By Divya Kumar Soti*
In his press conference in the afternoon of August 23, Pakistan NSA Sartaj Aziz accused India of setting diplomatic pre-conditions for the National Security Advisor-level talks and trimming down the agenda for the talks in violation of the Ufa joint statement. Stressing upon the second paragraph of the Ufa joint statement, Aziz appealed to global think tanks to look into the Indian position of keeping the NSA level talks exclusively centered upon terrorism. Reportedly, Pakistan has also contacted United Nations with the same representation.
The second paragraph of the Ufa statement reads as follows: “They (both prime ministers) agreed that India and Pakistan have a collective responsibility to ensure peace and promote development. To do so, they are prepared to discuss all outstanding issues.” According to Sartaj Aziz, proceeding upon this Pakistan proposed a “comprehensive agenda” for NSA-level talks covering outstanding issues particularly the issue of Jammu and Kashmir.
In her press conference later in the day, India’s External Affairs Minister Sushma Swaraj said that Pakistan’s insistence on Sartaj Aziz’s planned meeting with Hurriyat separatists in New Delhi as well as the attempts to broaden the agenda of NSA level talks is in violation of the spirit of the Shimla agreement and Ufa joint statement.
In view of all this, it becomes necessary to review the Ufa joint statement as well as the circumstances in which Prime Minister Narendra Modi and his Pakistani counterpart Nawaz Sharif met at Ufa. The reference point shall be that which of the two countries should have insisted upon the clarification of Hurriyat red line in the Ufa Joint Statement itself. A closer look at the events preceding and accompanying the July 10, 2015 Ufa talks shall make things clear. Last year, India cancelled the Foreign Secretary-level talks when the Pakistani High Commissioner in New Delhi Abdul Basit invited Hurriyat separatists for prior consultations. It was clear that India won’t engage with Pakistan anymore if it tries to admit Hurriyat as a third party on Kashmir either directly or indirectly.

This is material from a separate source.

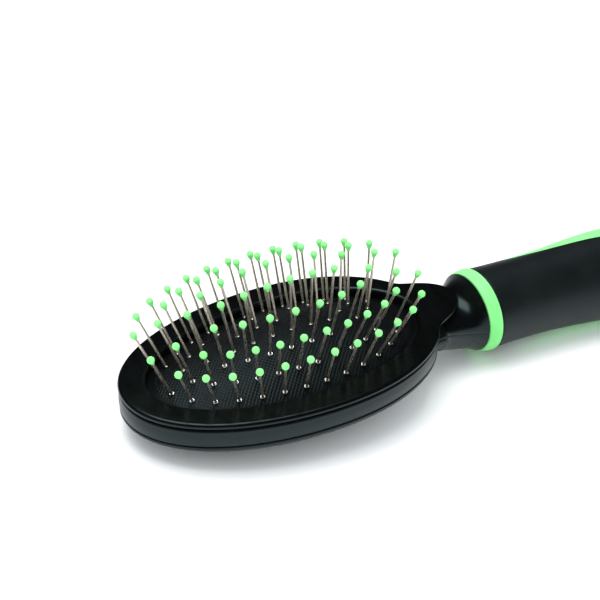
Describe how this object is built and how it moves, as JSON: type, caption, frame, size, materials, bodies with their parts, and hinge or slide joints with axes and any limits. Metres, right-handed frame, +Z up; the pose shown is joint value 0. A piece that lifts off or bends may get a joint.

Pakistan itself acknowledged this red line when Basit postponed an Iftaar party for Hurriyat leaders this year so that it does not closely precede or succeed the Modi-Nawaz meeting in Ufa. So by insisting upon Sartaj Aziz’s meeting with Hurriyat separatists, Pakistan was deliberately going back upon its acknowledgment of the red line that such interactions with Hurriyat shall not coincide with India-Pakistan bilateral engagements.
However, it is ironical that Aziz accused India of violating the democratic rights of Hurriyat separatists. Pakistan should ask itself whether it would allow Gilgit-Baltistan (a part of the historical state of Jammu & Kashmir) activists, who are calling for an end to Pakistani occupation, to meet the Indian envoy in Islamabad. Leave alone allowing Gilgit-Baltistan and Balochistan separatists to meet foreign envoys, Pakistan does not even allow its own citizens to discuss the plight of these regions amongst themselves.
This year in May, Pakistani authorities disallowed a seminar on the topic “Baloch Missing Persons and the Role of the State and Society”, and its venue, Karachi University’s Arts Auditorium was sealed. The session was somehow organized by social activists in the Karachi University lobby as Pakistani security forces searched through the cars to stop invitees not connected with the university.
In China, Pakistan’s closest ally, it is unthinkable for any foreign envoy to have a meeting with Tibetan or Uighur activists. China also objects to foreign leaders meeting the Dalai Lama in their own countries. The Uighur Muslims have consistently alleged encroachment upon their religious freedom by Chinese authorities, but Pakistan has always maintained a conspicuous silence.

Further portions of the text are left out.